A practical thing that came to mind for me is, if you look at the last 10 years with social media, it's trashed most people's ability to read. And I found that myself, right? We're on our phones and we're scrolling, we're bombarded with information, and we just can't absorb or read. I just started like in the morning, no Bible, no phone, right? time alone, prayer, meditate, journal, whatever, and then start looking at messages and stuff. And that's been helpful.

Otherwise, we're filling in for a reminder, right? And we can't get into the text. It just bounces off. It just don't get anywhere. That's good. And it's almost as if, you know, with these devices and with social media, we're conditioning ourselves to only have the attention span for 144 characters.

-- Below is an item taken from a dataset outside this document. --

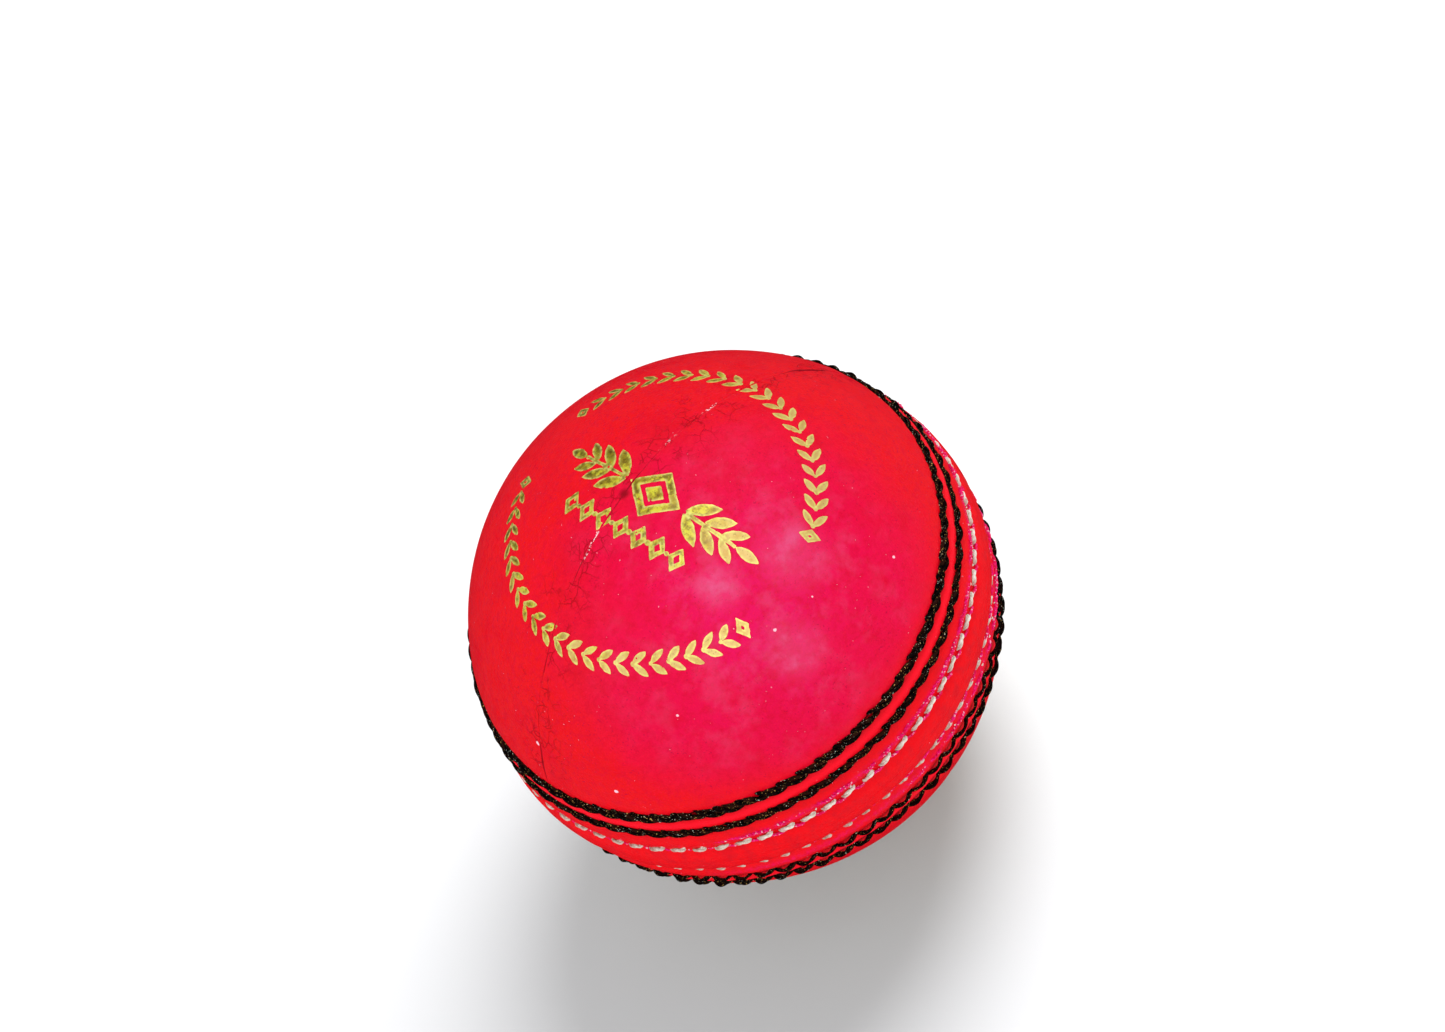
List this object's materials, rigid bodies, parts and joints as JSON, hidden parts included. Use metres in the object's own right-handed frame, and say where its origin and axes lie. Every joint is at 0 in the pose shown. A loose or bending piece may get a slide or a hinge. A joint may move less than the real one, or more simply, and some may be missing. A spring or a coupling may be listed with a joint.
{
  "type": "cricket ball",
  "caption": "Pink-red leather cricket ball sewn from quarters over a wound cork core, with a raised stitched seam in black and natural thread.",
  "frame": {"origin": "centre of the ball", "axes": "+Z along the seam's axis, so the stitched seam lies in the XY plane; the upper cup's quarter seam runs along X and the lower cup's along Y"},
  "size_m": [0.0728, 0.0728, 0.072],
  "materials": {
    "cover_leather": "alum-tanned leather, dyed pink-red, lacquered and polished, with foil stamped ornament",
    "black_thread": "black waxed linen thread, two-ply",
    "closing_thread": "natural waxed linen thread, stained by the dye",
    "lining_leather": "thin undyed split leather",
    "worsted_yarn": "wound worsted yarn, matte",
    "cork": "natural cork slivers, matte",
    "cork_rubber": "moulded cork and rubber granules, matte"
  },
  "bodies": {
    "root": {"core_nucleus": "cork_rubber", "yarn_wrap_inner": "worsted_yarn", "cork_slivers_inner": "cork", "yarn_wrap_middle": "worsted_yarn", "cork_slivers_outer": "cork", "yarn_wrap_outer": "worsted_yarn", "lining_strip_upper": "lining_leather", "lining_strip_lower": "lining_leather", "butt_stitches_upper": "closing_thread", "butt_stitches_lower": "closing_thread", "quarter_upper_left": "cover_leather", "quarter_upper_right": "cover_leather", "quarter_lower_left": "cover_leather", "quarter_lower_right": "cover_leather", "closing_row_upper": "closing_thread", "closing_row_lower": "closing_thread", "middle_row_upper": "black_thread", "middle_row_lower": "black_thread", "outer_row_upper": "black_thread", "outer_row_lower": "black_thread"}
  },
  "joints": []
}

And so what, are we just going to open to a psalm and stop after, you know, verses one to four? And then, okay, man, I got to scroll to something. Why isn't my page scrolling? I think, yeah, compartmentalizing our lives and staying away from You know, lawful things whose unlawful use can deter us from a good understanding of the Word of God and taking it in with the preciousness of slowing down, reading it, and meditating upon it as well. Not only are we to read the Word, But we read in the Scriptures, David, for example, meditated upon that word, upon the law, upon the revelation of God. So, we're to read it, we're to hide it in our hearts, and we're to meditate upon its truths and to draw out the glorious implications and the meaning that God intended by revealing himself in it.